The adjustments in international bank lending have led to a debate on how recent policy interventions have affected international capital flows in the aftermath of the crisis.

  • On the one hand, different observers stress the role of changes in financial regulation for the international activities of banks.

After the experiences of the recent Crisis, national regulators may aim at a lower degree of banking globalisation to facilitate the resolution of large, internationally active banks, and hence to better protect taxpayers from potential losses (The Economist 2012). Using bank-level data for the UK banking sector, Rose and Wieladek (2011) have analysed the implications of bank nationalisations for international lending. They present evidence that foreign banks that profited from government support have cut back their lending to the UK. Thus, part of the retrenchment in international bank lending may be due to increased financial protectionism since the crisis.

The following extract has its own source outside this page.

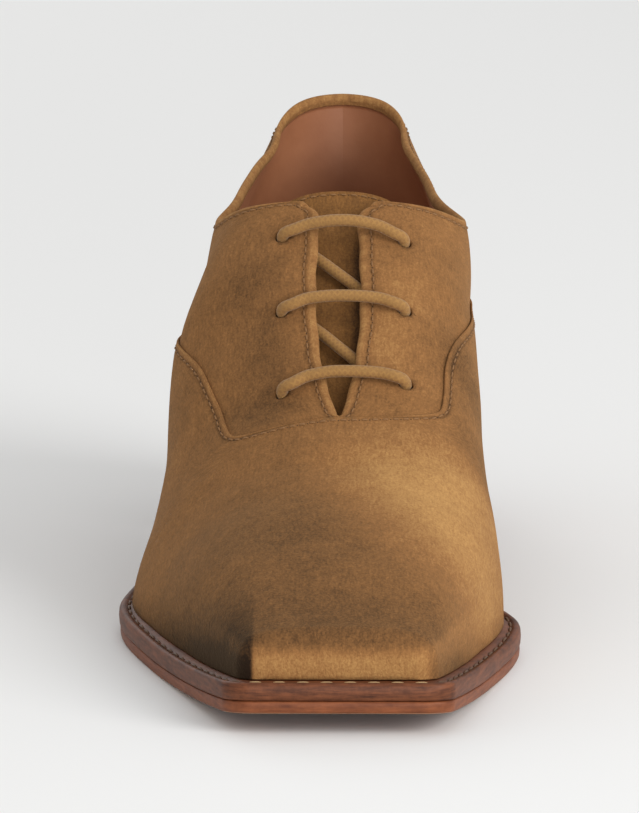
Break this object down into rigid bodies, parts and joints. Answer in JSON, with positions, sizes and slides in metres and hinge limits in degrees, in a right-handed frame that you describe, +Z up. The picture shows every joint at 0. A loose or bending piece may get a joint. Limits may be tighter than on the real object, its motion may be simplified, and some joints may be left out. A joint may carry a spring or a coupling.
{
  "type": "lace-up heel",
  "caption": "Woman's right lace-up shoe with a square toe, slit throat, welted leather sole and stacked block heel.",
  "frame": {"origin": "middle of the footprint, on the floor", "axes": "+Z up, -Y towards the toe, +Y towards the heel, -X towards the wearer's right, which is the outer side of this right shoe"},
  "size_m": [0.093, 0.254, 0.1027],
  "materials": {
    "suede": "matt brushed suede",
    "lace": "round waxed cotton",
    "sole_leather": "stained and burnished",
    "welt_leather": "stained and burnished",
    "heel_leather": "stacked, burnished",
    "lining_leather": "smooth",
    "rubber": "matt"
  },
  "bodies": {
    "root": {"outsole": "sole_leather", "welt": "welt_leather", "heel": "heel_leather", "top_lift": "rubber", "insole": "lining_leather", "upper": "suede", "tongue": "suede", "laces": "lace"}
  },
  "joints": []
}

  • On the other hand, the effects of monetary policy on capital flows – especially to emerging markets – have been intensely debated.

Among others, Bernanke (2013) has pointed out that in an environment of low interest rates, banks may tend to lean their foreign activities towards higher-yielding markets. Nier and Saadi Sedik (2014) point out that managing the large and volatile capital inflows since the Crisis has been costly for emerging markets.

In a recent study (Bremus and Fratzscher 2014), we add to this debate by investigating the effects of policy-related drivers of changes in cross-border bank lending since the Global Crisis.

  • The first question we address is how shifts in banking regulations have affected international bank lending in the wake of the Crisis.

As illustrated by Figure 2, bank capital regulation has, on average, become stricter since the Crisis. In general, tighter regulatory requirements may have different implications for banks’ international lending business. An increase in capital requirements in the source country of cross-border credit may lead to a reduction in credit outflows if banks cut back risky foreign lending activities in order to deleverage. However, stricter regulations in the source country could also lead to an increase in foreign lending activities to countries where regulation is more lenient. Using data from the pre-crisis period, Houston et al. (2012) indeed find that differences in banking regulation are important push and pull factors of cross-border bank lending; banks are attracted by countries with a less restrictive regulatory environment.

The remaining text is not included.